Après s’être arrêté à la mi-course, il est reparti. Commet peut-on l’expliquer ? Que se passe-t-il alors dans la tête ?

On a tout qui défile. Ce qu’on a fait à l’entraînement. Ce qu’on était venu chercher. Ce qui nous file entre les doigts. On est entre la souffrance qui nous dirait d’arrêter, et l’enjeu et l’événement qui font qu’on n’a vraiment pas envie de ne pas passer la ligne. D’autant plus que Yohann est un cas particulier. N’ayant jamais été classé aux Jeux olympiques lors de ses deux participations précédentes, je pense qu’au fond de lui c’était vraiment impossible d’arrêter et de ne pas se classer.

Dans la tête, tout se mélange. On est un peu sur pilote automatique. Les jambes avancent seules, souvent pas bien vite. C’est un gros brouillard. Pour être honnête, je n’ai jamais fini dans cet état-là, ça ne m’est jamais arrivé de m’évanouir sur un 50 kilomètres, parce que psychologiquement je ne suis pas capable d’aller chercher aussi loin dans mes ressources. J’avais peut-être une espèce de frein un peu plus important. Yohann, c’est une de ses qualités : dans des épreuves aussi difficiles, il faut savoir aller chercher dans ses ressources. Il a dû voir sa famille, ses enfants, sa femme, le staff, l’équipe de France.

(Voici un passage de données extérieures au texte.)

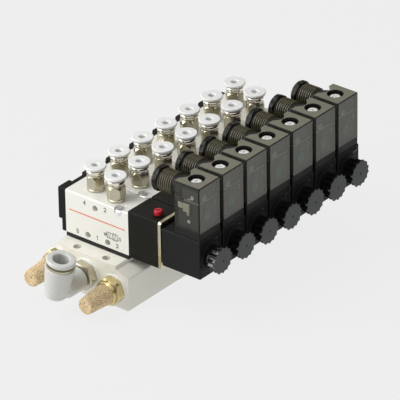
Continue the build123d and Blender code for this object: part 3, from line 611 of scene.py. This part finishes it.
sil = Piece()
sh = end_hex(1.4, 7.0, 17.0, 9.55, 8.35, 8.2, 0.3, 0.85, [(0.0, 5.0), (0.0, 5.7), (1.4, 5.7)],
             [(7.05, 7.3), (7.3, 7.15), (7.6, 7.35), (8.0, 7.75), (8.5, 7.92), (9.0, 7.75), (9.4, 7.35), (9.6, 6.95), (9.6, 6.4), (8.4, 6.4)])
for x, z in PORT_HEIGHT.items():
    sil.add(*sh, 0, along_my(x, YE, z, math.radians(49)))
sil.put("silencer_fittings", ["brass"], nodes=["silencer_bodies"], slot="brass", angle=17)


def grain(p, s):
    return noise.noise(Vector(p) * s)


el = Piece()
for x, z in PORT_HEIGHT.items():
    verts, faces = [], []
    n = 132
    prof = [(8.4 + 0.33 * j) for j in range(66)]
    prof = [a for a in prof if a < 27.7]
    rows = [(a, 6.85 + (5.5 - 6.85) * (a - 8.4) / 19.4) for a in prof]
    rows += [(27.9, 5.46), (28.25, 5.34), (28.5, 5.1), (28.62, 4.8)]
    rows += [(28.68, r) for r in (4.5, 4.15, 3.8, 3.45, 3.1, 2.75, 2.4, 2.05, 1.7, 1.35, 1.0, 0.65, 0.3)]
    for a, r in rows:
        for i in range(n):
            t = 2 * math.pi * i / n
            p = (r * math.cos(t), r * math.sin(t), a)
            q = (p[0] + 3 * x, p[1], p[2])
            d = 0.13 * grain(q, 1.3) + 0.22 * grain(q, 2.1) - 0.06
            tip = min(1.0, max(0.0, (a - 27.8) / 0.8))
            if r > 0.5:
                rs = (r + d * (1 - tip)) / r
            else:
                rs = 1.0
            verts.append((p[0] * rs, p[1] * rs, a + d * tip - 0.05 * tip))
    R = len(rows)
    for j in range(R - 1):
        for i in range(n):
            i2 = (i + 1) % n
            faces.append((j * n + i, j * n + i2, (j + 1) * n + i2, (j + 1) * n + i))
    faces.append(tuple((R - 1) * n + i for i in range(n)))
    el.add(verts, faces, 0, along_my(x, YE, z))
el.put("silencer_cores", ["bronze"], nodes=["silencer_elements"], slot="sintered_bronze", angle=80, weighted=False)

# ------------------------------------------------------------------ thin print on the supply-end face: numbers, a line and the valve's symbol
PR = Piece()
FY = Y0 - 0.012


def stroke(pts, w, m=0):
    """Flat ribbon through points (x, z) on the face."""
    for (x0, z0), (x1, z1) in zip(pts[:-1], pts[1:]):
        dx, dz = x1 - x0, z1 - z0
        L = math.hypot(dx, dz)
        ux, uz = dx / L, dz / L
        nx, nz = -uz * w / 2, ux * w / 2
        ex, ez = ux * w / 2, uz * w / 2
        q = [(x0 - ex + nx, z0 - ez + nz), (x0 - ex - nx, z0 - ez - nz), (x1 + ex - nx, z1 + ez - nz), (x1 + ex + nx, z1 + ez + nz)]
        PR.add([(a, FY, b) for a, b in q], [(0, 1, 2, 3)], m)


def arc(cx, cz, r, a0, a1, n=8, sx=1.0):
    return [(cx + sx * r * math.cos(math.radians(a0 + (a1 - a0) * i / n)), cz + r * math.sin(math.radians(a0 + (a1 - a0) * i / n))) for i in range(n + 1)]


def digit(d, cx, cz, h, w=0.34):
    """Plain numbers drawn from strokes, centred on (cx, cz)."""
    s = h / 2.6
    if d == 1:
        stroke([(cx - 0.5 * s, cz + 0.8 * s), (cx + 0.1 * s, cz + 1.3 * s), (cx + 0.1 * s, cz - 1.3 * s)], w)
    elif d == 2:
        stroke(arc(cx, cz + 0.55 * s, 0.75 * s, 165, -25, 9) + [(cx - 0.75 * s, cz - 1.3 * s), (cx + 0.8 * s, cz - 1.3 * s)], w)
    elif d == 3:
        stroke(arc(cx, cz + 0.65 * s, 0.65 * s, 160, -70, 8) + arc(cx, cz - 0.6 * s, 0.72 * s, 70, -160, 9), w)
    elif d == 4:
        stroke([(cx + 0.35 * s, cz - 1.3 * s), (cx + 0.35 * s, cz + 1.3 * s), (cx - 0.85 * s, cz - 0.45 * s), (cx + 0.85 * s, cz - 0.45 * s)], w)
    elif d == 5:
        stroke([(cx + 0.7 * s, cz + 1.3 * s), (cx - 0.55 * s, cz + 1.3 * s), (cx - 0.65 * s, cz + 0.15 * s)] + arc(cx - 0.02 * s, cz - 0.45 * s, 0.8 * s, 130, -150, 9), w)


stroke([(-22.8, 48.35), (21.1, 48.35)], 0.78, 1)
for d, x, z in ((4, -10.7, 57.0), (2, 5.9, 57.4), (5, -16.9, 34.9), (1, -0.9, 35.3), (3, 15.0, 35.0)):
    digit(d, x, z, 2.6, 0.46)
# five-port, two-position, single-solenoid symbol with spring return
sx0, sz0, bw, bh, t = 7.0, 38.5, 4.3, 4.0, 0.36
for i in range(2):
    a = sx0 + i * bw
    stroke([(a, sz0), (a + bw, sz0), (a + bw, sz0 + bh), (a, sz0 + bh), (a, sz0)], t)
stroke([(sx0 + 0.7, sz0), (sx0 + 1.1, sz0 + bh)], t)
stroke([(sx0 + 1.85, sz0), (sx0 + 2.7, sz0 + bh)], t)
stroke([(sx0 + 3.0, sz0), (sx0 + 3.0, sz0 + 0.8)], t)
stroke([(sx0 + bw + 0.7, sz0), (sx0 + bw + 0.7, sz0 + 0.8)], t)
stroke([(sx0 + bw + 1.85, sz0), (sx0 + bw + 1.0, sz0 + bh)], t)
stroke([(sx0 + bw + 3.0, sz0), (sx0 + bw + 2.6, sz0 + bh)], t)
for x in (0.7, 1.85, 3.0):
    stroke([(sx0 + bw + x, sz0), (sx0 + bw + x, sz0 - 0.9)], t)
for x in (1.0, 2.6):
    stroke([(sx0 + bw + x, sz0 + bh), (sx0 + bw + x, sz0 + bh + 0.9)], t)
stroke([(sx0, sz0 + 0.6), (sx0 - 0.5, sz0 + 2.9), (sx0 - 1.0, sz0 + 0.8), (sx0 - 1.5, sz0 + 2.9), (sx0 - 2.0, sz0 + 0.8), (sx0 - 2.5, sz0 + 2.9)], t)
stroke([(sx0 + 2 * bw, sz0 + 0.9), (sx0 + 2 * bw + 2.4, sz0 + 0.9), (sx0 + 2 * bw + 2.4, sz0 + 2.9), (sx0 + 2 * bw, sz0 + 2.9)], t)
stroke([(sx0 + 2 * bw + 0.6, sz0 + 0.9), (sx0 + 2 * bw + 1.8, sz0 + 2.9)], t)
PR.put("face_print", ["print_black", "print_red"], slot="body_paint", weighted=False)

# ------------------------------------------------------------------ CAD nodes that keep their shape
for k in range(STATIONS):
    # near-black red floor in the slot of each override button: painted shade
    Piece().add(*rbox(-2.4, 2.4, -0.43, 0.43, 65.05, 66.2, 0.1, 1), 0,
                Matrix.Translation((42.0, Y0 + 8.0 + PITCH * k, 0)) @ Matrix.Rotation(math.radians(38), 4, "Z")).put(
        f"button_slot_{k + 1}", ["red_slot_painted_shade"], body=f"button_{k + 1}", slot="button_red")

LOOK = {
    "manifold_base": "paint_base", "station_gaskets": "rubber", "valve_bodies": "paint_white", "valve_screws": "zinc",
    "spring_end_caps": "black_satin", "end_screws": "zinc", "valve_springs": "steel", "pilot_blocks": "black_satin",
    "pole_plates": "plate", "armature_tubes": "steel", "armatures": "steel", "terminal_blades": "nickel",
    "connector_gaskets": "rubber", "connector_bases": "black_base", "connector_boards": "board",
    "gland_seals": "seal", "fitting_seals_and_grips": "steel", "elbow_collar_and_grip": "nickel", "elbow_tube_seal": "seal",
    "port_washers": "ptfe", "end_plugs": "nickel",
}
for k in range(1, STATIONS + 1):
    LOOK[f"spool_{k}"] = "steel"
    LOOK[f"override_button_{k}"] = "red"
for name, m in LOOK.items():
    for s in N[name].material_slots:
        s.material = M[m]
replaced = {"connector_screws": "zinc_deep", "fitting_bodies": "nickel", "connector_housings": "smoke", "gland_nuts": "black_gland", "solenoid_coils": "black_coil",
            "coil_nuts": "black_gloss", "elbow_body": "elbow_grey", "elbow_release_ring": "elbow_grey", "elbow_stem": "nickel",
            "silencer_bodies": "brass", "silencer_elements": "bronze"}
for nm in "ab":
    for k in range(1, STATIONS + 1):
        replaced[f"release_ring_{nm}{k}"] = "ring_white"
for name, m in replaced.items():
    for s in N[name].material_slots:
        s.material = M[m]

# ------------------------------------------------------------------ camera
T = Vector((23.8, -10.0, 45.9))
az, elv, roll = math.radians(39.43), math.radians(29.13), math.radians(-0.99)
back = Vector((math.sin(az) * math.cos(elv), -math.cos(az) * math.cos(elv), math.sin(elv)))
right = Vector((math.cos(az), math.sin(az), 0))
up = back.cross(right)
rr = right * math.cos(roll) + up * math.sin(roll)
uu = -right * math.sin(roll) + up * math.cos(roll)
loc = (T + back * 3000.0) * MM
cam = bpy.data.cameras.new("camera")
cam.lens, cam.sensor_width, cam.sensor_fit = 432.0, 36.0, "HORIZONTAL"
cam.shift_x, cam.shift_y = (200 - 199.27) / 400, (191.07 - 200) / 400
cam.clip_start, cam.clip_end = 0.1, 100.0
cam.dof.use_dof = False
co = bpy.data.objects.new("camera", cam)
COLL.objects.link(co)
co.matrix_world = Matrix(((rr.x, uu.x, back.x, loc.x), (rr.y, uu.y, back.y, loc.y), (rr.z, uu.z, back.z, loc.z), (0, 0, 0, 1)))
bpy.context.scene.camera = co
bpy.context.scene.view_settings.view_transform = "Standard"
bpy.context.scene.view_settings.look = "None"

# ------------------------------------------------------------------ floor, sky and lights
PALE = 0.863
fm = bpy.data.materials.new("floor_pale")
fm.use_nodes = True
nt = fm.node_tree
nt.nodes.clear()
out = nt.nodes.new("ShaderNodeOutputMaterial")
em = nt.nodes.new("ShaderNodeEmission")
em.inputs["Color"].default_value = (PALE, PALE, PALE, 1)
em.inputs["Strength"].default_value = 0.935
df = nt.nodes.new("ShaderNodeBsdfDiffuse")
df.inputs["Color"].default_value = (0.055, 0.055, 0.055, 1)
ad = nt.nodes.new("ShaderNodeAddShader")
nt.links.new(em.outputs[0], ad.inputs[0])
nt.links.new(df.outputs[0], ad.inputs[1])
nt.links.new(ad.outputs[0], out.inputs["Surface"])
fl = bpy.data.meshes.new("floor")
S = 30.0
fl.from_pydata([(-S, -S, -0.0002), (S, -S, -0.0002), (S, S, -0.0002), (-S, S, -0.0002)], [], [(0, 1, 2, 3)])
fl.materials.append(fm)
fo = bpy.data.objects.new("floor", fl)
COLL.objects.link(fo)

w = bpy.data.worlds.new("sky")
bpy.context.scene.world = w
w.use_nodes = True
nt = w.node_tree
nt.nodes.clear()
nd, ln = nt.nodes, nt.links
wo = nd.new("ShaderNodeOutputWorld")
lp = nd.new("ShaderNodeLightPath")
tc = nd.new("ShaderNodeTexCoord")
sep = nd.new("ShaderNodeSeparateXYZ")
ln.new(tc.outputs["Generated"], sep.inputs[0])


def wmath(op, a, b=None, c=None):
    m = nd.new("ShaderNodeMath")
    m.operation = op
    for i, v in enumerate((a, b, c)):
        if v is None:
            continue
        if isinstance(v, (int, float)):
            m.inputs[i].default_value = v
        else:
            ln.new(v, m.inputs[i])
    return m.outputs[0]


def wstep(v, lo, hi):
    m = nd.new("ShaderNodeMapRange")
    m.interpolation_type = "SMOOTHSTEP"
    m.inputs["From Min"].default_value = lo
    m.inputs["From Max"].default_value = hi
    ln.new(v, m.inputs["Value"])
    return m.outputs["Result"]


side = wmath("ADD", wmath("MULTIPLY", sep.outputs["X"], -0.75), wmath("MULTIPLY", sep.outputs["Y"], -0.45))
left = wstep(side, 0.1, 0.6)
top = wstep(sep.outputs["Z"], 0.42, 0.72)
bright = wmath("MAXIMUM", left, top)
glossy = nd.new("ShaderNodeMix")
glossy.data_type = "RGBA"
ln.new(bright, glossy.inputs[0])
glossy.inputs[6].default_value = (0.16, 0.145, 0.105, 1)
glossy.inputs[7].default_value = (1.15, 1.15, 1.12, 1)
m1 = nd.new("ShaderNodeMix")
m1.data_type = "RGBA"
ln.new(lp.outputs["Is Glossy Ray"], m1.inputs[0])
m1.inputs[6].default_value = (0.455, 0.455, 0.455, 1)
ln.new(glossy.outputs[2], m1.inputs[7])
m2 = nd.new("ShaderNodeMix")
m2.data_type = "RGBA"
ln.new(lp.outputs["Is Camera Ray"], m2.inputs[0])
ln.new(m1.outputs[2], m2.inputs[6])
m2.inputs[7].default_value = (PALE, PALE, PALE, 1)
bg = nd.new("ShaderNodeBackground")
ln.new(m2.outputs[2], bg.inputs["Color"])
ln.new(bg.outputs[0], wo.inputs["Surface"])


def area(name, at, to, size, watts, color=(1, 1, 1)):
    l = bpy.data.lights.new(name, "AREA")
    l.shape, l.size, l.energy, l.color = "SQUARE", size, watts, color
    o = bpy.data.objects.new(name, l)
    COLL.objects.link(o)
    d = Vector(to) - Vector(at)
    o.matrix_world = Matrix.Translation(at) @ d.to_track_quat("-Z", "Y").to_matrix().to_4x4()
    return o


area("key", (-0.42, -0.62, 1.15), (0.02, 0.0, 0.03), 0.75, 9.6)
area("left_front", (-0.75, -0.75, 0.35), (0.0, -0.02, 0.04), 0.5, 2.0)
area("strip", (-0.45, -0.68, 0.395), (0.05, 0.0, 0.088), 0.26, 1.3)
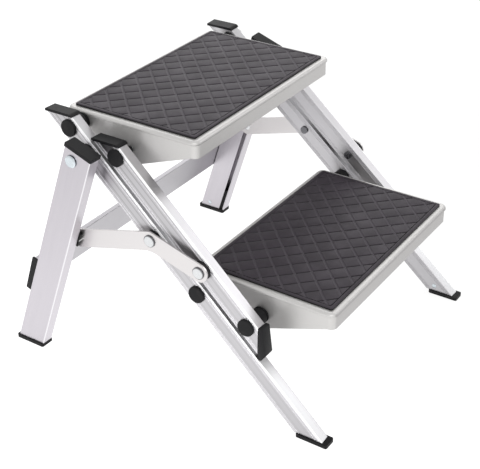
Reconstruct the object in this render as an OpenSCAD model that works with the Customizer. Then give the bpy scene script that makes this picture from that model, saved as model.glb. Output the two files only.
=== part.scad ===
// Folding caravan entry step with two treads, in aluminium with black plastic fittings.
// Millimetres. Front is -Y, +X is to the right of somebody facing +Y, +Z is up.
// The origin lies on the ground below the middle of the opened step.
// Points of the side view are [y, z] pairs. Side pieces are drawn for +X and mirrored.

/* [Overall] */
// Height of the upper mat above the ground
top_height = 400; // [385:1:415]
// Height from the lower mat up to the upper mat
tread_rise = 203; // [195:1:210]
// Slope of the main rails and link bars, in degrees above the ground
rail_slope = 42.3; // [41.5:0.1:43]
// Lean of the side frames, outward towards the ground, in degrees
side_lean = 2.2; // [1.8:0.1:2.4]

/* [Treads] */
// Width of a tread tray
tread_w = 366; // [356:1:370]
// Depth of a tread tray from front to rear
tread_d = 235; // [228:1:242]
// Thickness of the tray sheet
sheet_t = 1.5; // [1.2:0.1:2]
// Corner radius of the tray seen from above
tray_corner_r = 12; // [10:1:16]
// Radius of the tray's rounded top edge
tray_edge_r = 4; // [3:0.5:4]
// Height of the band under the top edge, above the step in the wall
band_h = 5; // [5:0.5:6]
// Distance the walls stand in below that band
band_step = 2; // [1.5:0.1:2.5]
// Depth of the front flange below the mat surface
flange_h = 30; // [26:1:34]
// Depth of the rear flange below the mat surface
rear_flange_h = 46; // [42:1:52]
// Greatest depth of the side skirts below the mat surface
skirt_h = 86; // [80:1:90]
// Distance of the deepest point of the skirts from the front edge
skirt_deep_at = 163; // [155:1:170]
// Length of the level edge at that deepest point
skirt_deep_run = 12; // [8:1:16]
// Space between a tread tray and the rails at the height of the upper mat
side_room = 12; // [10:0.5:14]

/* [Mats] */
// Width of the metal margin round a mat
mat_margin = 9.5; // [8:0.5:12]
// Thickness of a mat
mat_t = 3; // [2.5:0.1:4]
// Corner radius of a mat
mat_corner_r = 7; // [5:1:10]
// Distance between the channels of the diamond pattern
block_pitch = 25; // [18:1:30]
// Width of the channels between the blocks
channel_w = 3.4; // [2:0.2:4]
// Depth of the channels
channel_d = 1.1; // [0.6:0.1:1.5]
// Width of the plain border round the blocks
mat_border = 5.6; // [4:0.2:10]
// Width of the fine groove between the border and the blocks
border_line_w = 0.9; // [0.6:0.1:1.5]

/* [Rails] */
// Width of the rail profile, seen from the side
rail_w = 32; // [31:0.5:33]
// Thickness of the rail profile, seen from the front
rail_t = 18; // [16:0.5:20]
// Wall of the rail profile
rail_wall = 1.8; // [1.5:0.1:2.2]
// Radius of the long edges of the rail profile
rail_edge_r = 1.2; // [0.8:0.1:2]
// Number of fine grooves along each edge of a rail face
groove_n = 3; // [1:1:3]
// Distance between the fine grooves
groove_pitch = 2.3; // [2:0.1:2.6]
// Width of a fine groove
groove_w = 1; // [0.6:0.1:1.2]
// Depth of a fine groove
groove_d = 0.5; // [0.3:0.1:0.7]
// Height of the metal at the top of a main rail above the upper rear pivot
rail_top_over = 17; // [16:0.5:18]
// Height of the metal at the top of a link bar above its upper pivot
bar_top_over = 16.5; // [15.5:0.5:17.5]
// Distance the lower end of a link bar reaches ahead of its lower pivot
bar_end_ahead = 19; // [17:1:24]

/* [Legs] */
// Width of the leg profile, seen from the side
leg_w = 48; // [46:1:50]
// Thickness of the leg profile, seen from the front
leg_t = 20; // [18:0.5:22]
// Wall of the leg profile
leg_wall = 1.8; // [1.5:0.1:2.2]
// Slope of the rear legs, in degrees above the ground
leg_slope = 70.6; // [69:0.1:72]
// Space between the outer face of a main rail and the inner face of a leg
leg_gap = 16.5; // [16:0.1:18]
// Distance of the leg hinge from the rear edge of the leg
leg_hinge_back = 16.3; // [15:0.1:18]
// Length of leg above its hinge
leg_top_over = 17; // [16:0.5:20]
// Width of the guide slot in the inner face of a leg
slot_w = 7; // [6:0.5:8]
// Width of the lip between the slot and the front edge of the leg
slot_lip = 2.4; // [2:0.1:3]
// Height of the foot insert that shows in the slot
slot_insert_h = 45; // [30:1:60]

/* [Linkage] */
// Depth of the rear pivot of a tread below its mat surface
pivot_depth = 18; // [17:0.5:19]
// Distance of the rear pivot of a tread behind the front edge of the tray
pivot_back = 203; // [200:1:205]
// Distance between the rail pivot and the bar pivot of a tread
crank_len = 88; // [87:0.5:90]
// Fall of the line between those pivots towards the front, in degrees
crank_drop = 16.6; // [16:0.1:17.2]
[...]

A mon avis, c’est ça qui l’a fait continuer. Toute la confiance qui avait été mise en lui, c’est peut-être ça qui l’a fait avancer.

Est-il parti trop vite ?

Ce n’est pas une question de vitesse. Les temps de passage étaient en deçà des rythmes auxquels il était habitué…

Mais par rapport à sa forme du jour et à la chaleur…

Quand vous prenez le départ, il n’y a pas un marcheur sur la ligne de départ qui n’a pas peur de l’événement. A cause de la distance, tous croisent les doigts pour que ça se passe bien, sinon ça va être l’enfer. Ses adversaires ont fait le choix de marcher ensemble à une allure plus modérée en attendant de voir ce qu’il se passe. Yohann a préféré prendre les choses en main. C’est sa spécialité, il est connu pour ça. Quand ça passe, il gagne. Quand ça ne passe pas, il arrive ce qui est arrivé aujourd’hui. Peut-être aurait-il été bon de faire un peu plus une course d’attente, mais ça ne veut pas dire qu’il aurait gagné. Il a tenté, l’a fait à l’instinct, ça n’a pas marché. Malgré tout ça, il finit huitième, c’est une belle performance vu les conditions et vu les événements.